On Friday, we drove out to the lodge Eolo to meet the other group. They were in good spirits despite 2 of their party being evacuated from TdP due to medical reasons just a few days prior (also fun Kelsey work times). We had a blast chatting with them and then we took the mountain bikes out for a spin up on the trails behind Eolo. We biked a steep uphill trail to the start of the local zipline. The views from there were beautiful, occasionally punctuated by the screams of zipliners zipping down next to us. I might not have been screaming but a steep descent on mountain bike meant slow going and lots of braking due to my inability to go downhill quickly on bicycles. There were a few marauding cows that kept my motivation for continued downward momentum high.
On Saturday, I ditched Andy and went on an excursion called Aventura. It was me, the guide, and a Hungarian father/ daughter duo and we had a blast despite somewhat inclement weather. Aventura takes you by boat and on foot to some really remote glaciers on the west side of the park. We had lots of fun braving the rain, zipping across lakes in a zodiac, and wandering through moraine fields to one of the most spectacular glacier lakes I’ve been to. It was chock full of icebergs! When I returned we packed up and drove off to Eolo for the night where we were wined and dined and fell asleep in a big, fluffy bed very full and happy.
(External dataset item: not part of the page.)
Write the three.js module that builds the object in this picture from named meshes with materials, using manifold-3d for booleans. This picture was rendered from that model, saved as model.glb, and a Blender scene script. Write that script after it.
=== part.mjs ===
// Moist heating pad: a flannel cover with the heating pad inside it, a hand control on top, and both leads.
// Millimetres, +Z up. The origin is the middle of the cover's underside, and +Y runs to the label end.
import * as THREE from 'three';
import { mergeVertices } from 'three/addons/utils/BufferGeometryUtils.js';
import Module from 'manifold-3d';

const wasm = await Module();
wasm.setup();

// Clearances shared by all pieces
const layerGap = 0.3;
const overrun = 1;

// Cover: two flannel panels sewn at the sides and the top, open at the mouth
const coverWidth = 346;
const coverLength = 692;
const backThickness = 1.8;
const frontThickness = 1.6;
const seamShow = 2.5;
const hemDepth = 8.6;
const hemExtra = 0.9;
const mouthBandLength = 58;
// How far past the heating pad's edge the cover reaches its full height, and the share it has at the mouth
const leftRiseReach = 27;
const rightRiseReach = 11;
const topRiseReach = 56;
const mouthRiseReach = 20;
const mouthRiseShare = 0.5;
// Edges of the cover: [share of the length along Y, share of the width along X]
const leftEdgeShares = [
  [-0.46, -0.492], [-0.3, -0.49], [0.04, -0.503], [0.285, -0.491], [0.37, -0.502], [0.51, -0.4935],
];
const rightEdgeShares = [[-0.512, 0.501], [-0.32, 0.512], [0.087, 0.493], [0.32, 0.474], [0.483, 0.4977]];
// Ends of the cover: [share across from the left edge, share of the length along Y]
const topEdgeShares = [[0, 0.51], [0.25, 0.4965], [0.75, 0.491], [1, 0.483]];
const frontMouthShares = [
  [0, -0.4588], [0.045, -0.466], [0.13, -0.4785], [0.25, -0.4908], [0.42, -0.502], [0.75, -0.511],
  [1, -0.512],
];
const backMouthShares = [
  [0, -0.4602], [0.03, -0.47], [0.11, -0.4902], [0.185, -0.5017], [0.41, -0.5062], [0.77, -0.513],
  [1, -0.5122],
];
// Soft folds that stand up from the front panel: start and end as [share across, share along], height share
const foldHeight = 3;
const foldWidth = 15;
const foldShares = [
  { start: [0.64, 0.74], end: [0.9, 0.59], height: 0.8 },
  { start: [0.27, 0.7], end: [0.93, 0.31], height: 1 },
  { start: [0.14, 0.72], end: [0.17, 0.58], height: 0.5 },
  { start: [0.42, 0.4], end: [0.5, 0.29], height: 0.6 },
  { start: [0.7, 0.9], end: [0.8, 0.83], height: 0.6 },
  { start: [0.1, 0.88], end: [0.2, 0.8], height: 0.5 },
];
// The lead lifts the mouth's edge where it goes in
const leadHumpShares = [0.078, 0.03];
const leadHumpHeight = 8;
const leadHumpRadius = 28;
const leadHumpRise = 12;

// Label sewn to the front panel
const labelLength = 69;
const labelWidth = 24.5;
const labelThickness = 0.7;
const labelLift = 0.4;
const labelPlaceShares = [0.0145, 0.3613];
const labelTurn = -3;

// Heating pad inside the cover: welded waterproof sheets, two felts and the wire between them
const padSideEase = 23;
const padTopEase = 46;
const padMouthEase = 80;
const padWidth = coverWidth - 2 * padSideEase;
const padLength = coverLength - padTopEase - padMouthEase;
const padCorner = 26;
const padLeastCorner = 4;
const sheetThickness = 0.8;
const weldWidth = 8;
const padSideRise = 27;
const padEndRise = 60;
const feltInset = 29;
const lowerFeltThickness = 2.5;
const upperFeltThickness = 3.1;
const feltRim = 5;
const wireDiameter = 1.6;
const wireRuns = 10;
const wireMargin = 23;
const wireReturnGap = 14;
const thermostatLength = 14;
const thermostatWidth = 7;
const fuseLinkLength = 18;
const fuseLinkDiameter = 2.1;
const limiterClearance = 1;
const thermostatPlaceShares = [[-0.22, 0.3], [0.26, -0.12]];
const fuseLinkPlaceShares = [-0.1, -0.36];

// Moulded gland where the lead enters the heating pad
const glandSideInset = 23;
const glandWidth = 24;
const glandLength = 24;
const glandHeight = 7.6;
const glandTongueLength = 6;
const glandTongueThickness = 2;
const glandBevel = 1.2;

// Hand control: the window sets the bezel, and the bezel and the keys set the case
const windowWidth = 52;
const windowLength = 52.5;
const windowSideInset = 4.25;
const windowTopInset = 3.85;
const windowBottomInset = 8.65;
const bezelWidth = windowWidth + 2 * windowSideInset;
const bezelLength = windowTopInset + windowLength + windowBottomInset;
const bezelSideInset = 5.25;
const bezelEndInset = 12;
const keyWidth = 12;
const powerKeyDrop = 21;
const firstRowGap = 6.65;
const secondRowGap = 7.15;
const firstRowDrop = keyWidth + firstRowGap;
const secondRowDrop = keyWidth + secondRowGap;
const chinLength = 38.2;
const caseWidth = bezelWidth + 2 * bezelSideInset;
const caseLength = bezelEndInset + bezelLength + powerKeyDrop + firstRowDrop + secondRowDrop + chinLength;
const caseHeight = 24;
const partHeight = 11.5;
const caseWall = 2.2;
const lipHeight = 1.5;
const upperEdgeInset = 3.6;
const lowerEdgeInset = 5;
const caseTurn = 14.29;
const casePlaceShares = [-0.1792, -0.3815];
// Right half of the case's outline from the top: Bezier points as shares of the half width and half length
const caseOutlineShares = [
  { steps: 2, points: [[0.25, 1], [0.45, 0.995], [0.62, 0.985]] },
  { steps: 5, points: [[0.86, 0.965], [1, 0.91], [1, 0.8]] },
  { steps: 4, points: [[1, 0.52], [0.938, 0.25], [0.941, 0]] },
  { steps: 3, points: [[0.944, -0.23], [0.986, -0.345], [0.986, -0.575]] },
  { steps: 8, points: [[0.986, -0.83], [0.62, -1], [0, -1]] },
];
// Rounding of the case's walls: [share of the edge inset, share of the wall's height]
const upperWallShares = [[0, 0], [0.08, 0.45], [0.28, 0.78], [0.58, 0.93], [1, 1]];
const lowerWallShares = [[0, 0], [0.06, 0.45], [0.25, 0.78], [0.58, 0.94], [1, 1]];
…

We had a leisurely morning at Eolo before setting off for an estancia called Helsingfors. It’s located halfway between Calafate and Chalten and is 80km off the main road. It’s inside the national park boundaries and has incredible views of the Viedma Lake. We arrived just in time for lunch which was fantastic and then set off for a hike up to Laguna Azul. The trail wanders along a series of alpine meadows alongside a raging creek before a steep ascent brings you to a hanging glacier and a lake that truly lives up to its name – blue lake. We made it up and down in about half the time they said it would take giving us plenty of time to drink pisco sours, eat cookies, and chat with our new friends, a motorcycle gang from the states. A group of 6 from the states (2 from gig harbor) were staying at Helsingfors that night and they were traveling through Patagonia on motorcycles. It was super interesting to talk to them about their travels. They’ve done motorcycle trips like this all over the world – Bhutan, Turkey, China, all over the place! It seemed like, contrary to what Andy and I had assumed, it was the deep gravel on the roads not the 60mph winds that was trickiest for motorcycles.
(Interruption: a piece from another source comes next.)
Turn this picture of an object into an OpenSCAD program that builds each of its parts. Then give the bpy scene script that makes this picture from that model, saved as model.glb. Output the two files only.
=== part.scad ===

The next morning we went horseback riding! The gaucho, Gonzalo, was great and was good friends with our guide/friend Mauricio from Estancia Cristina. Sounds like they go on epic adventure together every year. There’s a dog named Pampa that lives at Helsingfors and he’s the only dog allowed to live in the national park. He’s crazy. When Gonzalo started getting the horses ready Pampa started spinning in circles and barking maniacally. I’ve never seen anything so excited about something in my life. It was the true gaucho/ horse/ dog trio you dream about seeing at estancias in Patagonia. Anywho, we hopped on our horses which were suuuuuuuuuuuuuuper chill and headed off along the trails of the estancia. I’m not a horseback rider but there’s just something about riding a horse through the wilds of Patagonia that never loses its romantic luster. For Andy it lost its luster somewhat quickly after his horse got startled by something which caused Andy to clamp onto the horse with his legs to avoid falling off (startling the horse even more) and he ended up straining his groin.
After returning to Helsingfors we said our goodbyes and moseyed off towards Chalten. The forecast was looking decent – perhaps a one or two day window was in our future?-and we wanted to be within striking distance of the climbs.